Cour d'appel
La clause d’exigibilité immédiate, offrant un délai raisonnable aux emprunteurs pour régulariser leur situation, n’est pas abusive

COUR D’APPEL DE MONTPELLIER, 26 SEPTEMBRE 2024, n° 23/00827

Cour d’appel de Montpellier, 26 septembre 2024, n° 23/00827 

– clause d’exigibilité immédiate du prêt – défaillance de l’emprunteur – clause de déchéance du terme –– clause d’intérêts de retard – clauses abusives 

 

 

EXTRAITS  

« Ainsi, en laissant à chaque emprunteur solidaire un délai raisonnable pour parvenir à régulariser l’arriéré de manière à éviter l’exigibilité immédiate du capital, la banque, en appliquant largement la clause d’exigibilité, n’a commis aucune faute dans l’exécution contractuelle.
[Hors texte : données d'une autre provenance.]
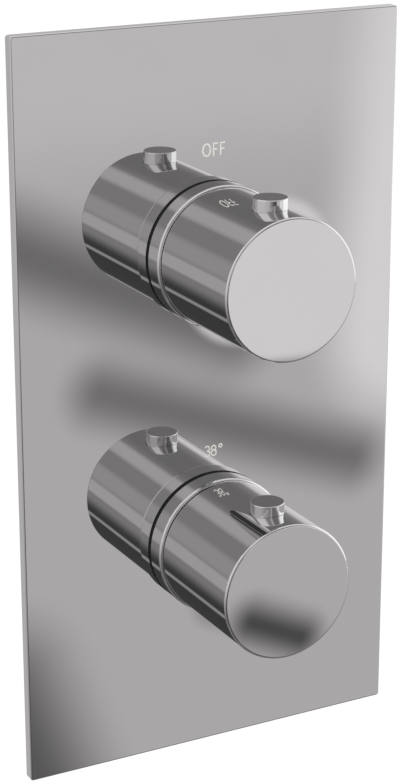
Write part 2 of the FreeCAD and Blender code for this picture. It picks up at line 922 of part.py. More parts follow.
def barrel():
    """Housing of one cartridge: the threaded neck in front and the closed barrel behind."""
    neck = turned([(0, body_front), (neck_outer, body_front, small_chamfer), (neck_outer, neck_back),
                   (0, neck_back)])
    housing = softened([(0, neck_back), (barrel_radius, neck_back, barrel_edge),
                        (barrel_radius, body_depth, barrel_edge), (0, body_depth)])
    return neck.fuse(housing).removeSplitter()


def port_boss(reach):
    """Boss for a pipe thread, made about Y: a rounded root in the barrel and a hexagon at its mouth."""
    shoulder = reach - boss_hex_length
    root = softened([(0, -boss_radius), (boss_radius, -boss_radius, boss_radius - boss_crown),
                     (boss_radius, shoulder), (0, shoulder)])
    corner = boss_hex / math.sqrt(3)
    spanner = hexagon(boss_hex, shoulder, reach, math.pi / 6)
    bevelled = turned([(0, shoulder), (corner, shoulder, boss_bevel),
                       (corner, reach, boss_bevel), (0, reach)])
    return root.fuse(spanner.common(bevelled)).removeSplitter()


def valve_body():
    """Brass casting with its chambers, inlets, outlet and the passage between the chambers."""
    upper = axis_heights["flow"]
    lower = axis_heights["temp"]
    pieces = []
    for height in (upper, lower):
        housing = barrel()
        housing.translate(V(0, 0, height))
        pieces.append(housing)
    for side in (-1, 1):
        boss = upright(port_boss(inlet_reach), True)
        boss.translate(V(side * inlet_offset, port_depth, lower))
        pieces.append(boss)
    boss = upright(port_boss(outlet_reach), False)
    boss.translate(V(0, port_depth, upper))
    pieces.append(boss)
    pieces.append(rod_z(column_radius, lower, upper, 0, column_depth))
    pieces.append(block(-rib_thick / 2, rib_thick / 2, rib_front, column_depth, lower, upper))
    pieces.append(lug_bar())
    body = pieces[0].fuse(pieces[1:]).removeSplitter()
    return body.cut(body_cuts(upper, lower))


def lug_bar():
    """Flat bar across the back with the two fixing holes."""
    half = lug_spacing / 2
    back = body_depth
    front = back - lug_thick
    bar = block(-half, half, front, back, -lug_radius, lug_radius)
    ends = [rod(lug_radius, front, back, side * half) for side in (-1, 1)]
    holes = [rod(lug_hole, front, back, side * half) for side in (-1, 1)]
    return bar.fuse(ends).removeSplitter().cut(holes)


def body_cuts(upper, lower):
    """Everything that is bored out of the casting."""
    mouth = inlet_reach - port_thread
    seat_back = seat_depth + seat_thick
    cuts = [
        rod(chamber_radius, body_front, chamber_back, z=lower),
        rod(chamber_radius, body_front, seat_depth, z=upper),
        rod(seat_radius, seat_depth, seat_back, z=upper),
        rod(rear_pocket_radius, seat_back, chamber_back, z=upper),
        rod_z(transfer_radius, lower, upper, 0, column_depth),
        rod_z(outlet_passage, upper, upper + outlet_reach, 0, port_depth),
        rod_z(thread_bore, upper + outlet_reach - port_thread, upper + outlet_reach, 0, port_depth),
    ]
    for side, place in ((1, port_depth - gallery_offset), (-1, port_depth + gallery_offset)):
        inlet = side * inlet_offset
        gallery = side * (inlet_offset - gallery_inset)
        cuts.append(rod_z(thread_bore, lower - inlet_reach, lower - mouth, inlet, port_depth))
        cuts.append(rod_z(pocket_radius, lower - mouth, lower - pocket_end, inlet, port_depth))
        cuts.append(rod_z(gallery_radius, lower - pocket_end, lower, gallery, place))
    return cuts


# ---------------------------------------------------------------- the whole valve

def knob_set(name):
    """Everything on one knob's axis that the two knobs share."""
    return {
        name + "_sleeve": collar_sleeve(),
        name + "_sleeve_seal": collar_seal(),
        name + "_knob": knob_shell(),
        name + "_button": push_button(),
        name + "_stop_slide": stop_slide(),
        name + "_button_spring": button_spring(),
        name + "_carrier": carrier(),
        name + "_carrier_screw": carrier_screw(),
        name + "_grub_screw": grub_screw(),
        name + "_spindle_clip": spindle_clip(),
        name + "_spindle_oring": spindle_oring(),
        name + "_bonnet_oring": bonnet_oring(),
        name + "_stop_ring": stop_ring(windows[name]),
    }


def cartridges():
    """The pieces that only one of the two cartridges has."""
    flow = {
        "flow_bonnet": flow_bonnet(),
        "flow_spindle": flow_spindle(),
        "flow_moving_disc": moving_disc(),
        "flow_fixed_disc": fixed_disc(),
        "flow_base_seal": base_seal(),
    }
    temp = {
        "temp_bonnet": thermo_bonnet(),
        "temp_spindle": temperature_spindle(),
        "thermo_drive_nut": drive_nut(),
        "thermo_overload_spring": overload_spring(),
        "thermo_wax_piston": wax_piston(),
        "thermo_wax_element": wax_element(),
        "thermo_shuttle": shuttle(),
        "thermo_return_spring": return_spring(),
        "thermo_sleeve": cartridge_sleeve(),
        "thermo_sleeve_rings": cartridge_rings(),
        "thermo_end_cap": end_cap(),
    }
    return flow, temp


def inlet_pieces():
    """Non-return valve and strainer of each inlet: cold on the right, hot mirrored on the left."""
    made = {"check_cage": check_cage(), "check_poppet": poppet(), "check_spring": check_spring(),
            "strainer": strainer()}
    pieces = {}
    for name, shape in made.items():
        shape = upright(shape, True)
        shape.translate(V(inlet_offset, port_depth, axis_heights["temp"]))
        pieces["cold_" + name] = shape
        pieces["hot_" + name] = shape.mirror(V(0, 0, 0), V(1, 0, 0))
    return pieces


def all_pieces():
    pieces = {"trim_plate": plate(), "plate_gasket": gasket(), "valve_body": valve_body()}
    for name, height in axis_heights.items():
        for node, shape in knob_set(name).items():
            shape.translate(V(0, 0, height))
            pieces[node] = shape
    for group, height in zip(cartridges(), axis_heights.values()):
        for node, shape in group.items():
            shape.translate(V(0, 0, height))
            pieces[node] = shape
    pieces.update(inlet_pieces())
    return pieces


os.makedirs("parts", exist_ok=True)
for node, shape in all_pieces().items():
    shape.translate(V(0, -body_depth, 0))
    shape.exportStep("parts/" + node + ".step")
    print(node, "solids", len(shape.Solids), "valid", shape.isValid(), "volume", round(shape.Volume, 1))
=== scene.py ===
import math

import bmesh
import bpy
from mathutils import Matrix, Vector


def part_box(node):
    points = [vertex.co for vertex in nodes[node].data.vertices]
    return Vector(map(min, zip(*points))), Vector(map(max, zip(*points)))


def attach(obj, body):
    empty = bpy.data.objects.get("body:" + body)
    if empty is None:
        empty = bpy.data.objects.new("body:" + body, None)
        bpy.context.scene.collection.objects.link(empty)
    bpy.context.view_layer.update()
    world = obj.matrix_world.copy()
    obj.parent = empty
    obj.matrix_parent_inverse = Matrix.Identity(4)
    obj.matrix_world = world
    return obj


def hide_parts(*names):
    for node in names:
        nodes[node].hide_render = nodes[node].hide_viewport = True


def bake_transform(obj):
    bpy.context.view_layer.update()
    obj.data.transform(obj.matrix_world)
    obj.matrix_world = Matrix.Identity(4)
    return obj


# Concealed thermostatic shower valve: one mirror-polished plate with two knobs, and the brass
# valve body behind it. Everything is in metres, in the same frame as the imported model.

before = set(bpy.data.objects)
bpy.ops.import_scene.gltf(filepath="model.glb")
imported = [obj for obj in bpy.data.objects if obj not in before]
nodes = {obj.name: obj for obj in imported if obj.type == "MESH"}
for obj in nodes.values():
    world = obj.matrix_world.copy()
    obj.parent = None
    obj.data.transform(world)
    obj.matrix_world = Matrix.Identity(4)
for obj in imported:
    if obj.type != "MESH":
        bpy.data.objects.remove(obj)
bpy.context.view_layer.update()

scene = bpy.context.scene
scene.view_settings.view_transform = "Standard"

# The plate's faces along Y, and the knobs' axes above and below the middle
PLATE_FRONT = -0.067
PLATE_BACK = -0.064
AXIS_HEIGHT = 0.040

# The pipe threads: two inlets below, one outlet on top
PORT_DEPTH = -0.026
PORT_REACH = 0.088
INLET_OFFSET = 0.016
THREAD_BORE = 0.0093
THREAD_LENGTH = 0.0142
THREAD_PITCH = 0.001814
THREAD_HEIGHT = 0.00055
THREAD_HALF_FOOT = 0.00078
THREAD_HALF_CREST = 0.00012
THREAD_ROOT = 0.00006        # how far the ridge's foot lies in the wall
THREAD_LEAD_IN = 0.6         # in pitches, from the mouth to the thread's start
THREAD_RUN_OUT = 0.4         # in turns, over which the ridge rises and falls

# The foam strip behind the plate, measured to the middle of its band
STRIP_X = 0.0495
STRIP_Z = 0.0945
STRIP_BAND = 0.005
STRIP_THICK = 0.0015

# The black ring between each collar and the plate
SEAL_INNER = 0.0176

# The inlets' strainers
GAUZE_RIM = 0.0010
GAUZE_SPACING = 0.00072
GAUZE_WIRE = 0.00011         # radius
GAUZE_BELOW_RIM = 0.00027

# The springs' ends: closed turns at each end, and their rise for a turn in wire radii
CLOSED_TURNS = 0.8
CLOSED_RISE = 2.1

# The words on the plate, in millimetres: foot, head and width of the strokes
OFF_FOOT, OFF_HEAD, OFF_STROKE = 65.45, 68.6, 0.50
NUMBER_FOOT, NUMBER_HEAD, NUMBER_STROKE = -16.25, -13.3, 0.42
WORD_FLATNESS = 0.12         # the strokes' height from the plate, as a share of their width
MILLIMETRE = 0.001

# The studio: a tent round the plate's middle that only mirrors see, and a floor below it
TENT_RADIUS = 2.2
FLOOR_LEVEL = -2.4


# ---------------------------------------------------------------- shader helpers

class Field:
    """A socket whose arithmetic adds Math nodes to its tree."""

    def __init__(self, tree, socket):
        self.tree = tree
        self.socket = socket

    def __add__(self, other):
        return self.tree.maths("ADD", self, other)

    def __radd__(self, other):
        return self.tree.maths("ADD", other, self)

    def __sub__(self, other):
        return self.tree.maths("SUBTRACT", self, other)

    def __rsub__(self, other):
        return self.tree.maths("SUBTRACT", other, self)

    def __mul__(self, other):
        return self.tree.maths("MULTIPLY", self, other)

    def __rmul__(self, other):
        return self.tree.maths("MULTIPLY", other, self)

    def __truediv__(self, other):
        return self.tree.maths("DIVIDE", self, other)

    def __rtruediv__(self, other):
        return self.tree.maths("DIVIDE", other, self)

    def __neg__(self):
        return self.tree.maths("MULTIPLY", self, -1.0)

    def __abs__(self):
        return self.tree.maths("ABSOLUTE", self)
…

Le prononcé de la déchéance du terme est régulier et produit ses eets. 

 

La clause relative aux intérêts de retard insérée à l’acte de prêt est donc une déclinaison conforme aux dispositions légales applicables et ne crée aucun déséquilibre significatif au sens de l’article L132-1 du code de la consommation pas plus que son exécution n’est constitutive d’une faute de la banque. La clause de stipulation des intérêts de retard est régulière et produit ses eets »  

 

 

ANALYSE   

La Cour d’appel de Montpellier a été saisie pour juger des contestations liées à un prêt immobilier consenti en 2008 par la Caisse Régionale de Crédit Agricole Mutuel des Savoie à M. [I] et Mme [G], alors mariés. Après la séparation du couple, M. [I] a cessé de payer les mensualités à partir de novembre 2020. La banque a procédé à la déchéance du terme en 2021 et a réclamé le remboursement immédiat du capital restant dû, majoré des intérêts, en application des clauses relatives à la déchéance du terme et aux intérêts de retard.   

 

La clause de déchéance du terme stipulait que, en cas de défaut de paiement d’une seule échéance du prêt, la banque pouvait exiger le remboursement immédiat du capital restant dû, ainsi que des intérêts et des accessoires, sans qu’il soit nécessaire d’accomplir une quelconque formalité judiciaire préalable. Toutefois, avant de mettre en œuvre la déchéance du terme, la clause offrait aux emprunteurs un délai de 15 jours, après une mise en demeure, pour régulariser la situation. Si la régularisation n’était pas effectuée dans ce délai, la déchéance du terme pouvait être prononcé.   

 

En cas de retard de paiement des échéances, la clause d’intérêts de retard prévoyait que le capital restant dû continuerait à produire des intérêts au taux prévu par le contrat. De plus, si la déchéance du terme était prononcée, les sommes dues seraient majorées d’intérêts de retard au même taux que celui du prêt, avec une possibilité pour la banque de demander une indemnité supplémentaire.  

 

Les deux emprunteurs ont contesté la validité des clauses relatives à la déchéance du terme et aux intérêts de retard. Mme [G] a également invoqué le caractère abusif des clauses et demandé des délais de paiement supplémentaires.   

 

La Cour a jugé que la clause d’exigibilité immédiate, qui offrait un délai raisonnable aux emprunteurs pour régulariser leur situation, ne créait pas de déséquilibre significatif au sens de l’article L. 132-1 du code de la consommation dans sa rédaction alors applicable et ne pouvait donc pas être considérée comme abusive. Elle a constaté que cette clause laissait aux co-emprunteurs solidaires un délai raisonnable de quinze jours pour régulariser l’arriéré et éviter l’exigibilité immédiate du capital. Par conséquent, la déchéance du terme a été considérée comme régulière et produisant ses effets. L’emprunteur avait cependant invoqué le bénéfice de la solution rendue par la Cour de cassation le 22 mars 2023. Dans cette décision, la première chambre civile avait jugé abusive la clause autorisant la banque à exiger immédiatement la totalité des sommes dues au titre du prêt en cas de défaut de paiement d’une échéance à sa date, sans mise en demeure ou sommation préalable ni préavis d’une durée raisonnable.   

 

La Cour d’appel de Montpellier a également confirmé la régularité de la clause relative aux intérêts de retard, celle-ci étant conforme aux dispositions du Code de la consommation en vigueur.   

 

Enfin, la Cour a débouté les emprunteurs de leurs demandes de délais de paiement, estimant qu’ils n’ont pas justifié leur capacité à rembourser dans des conditions plus favorables.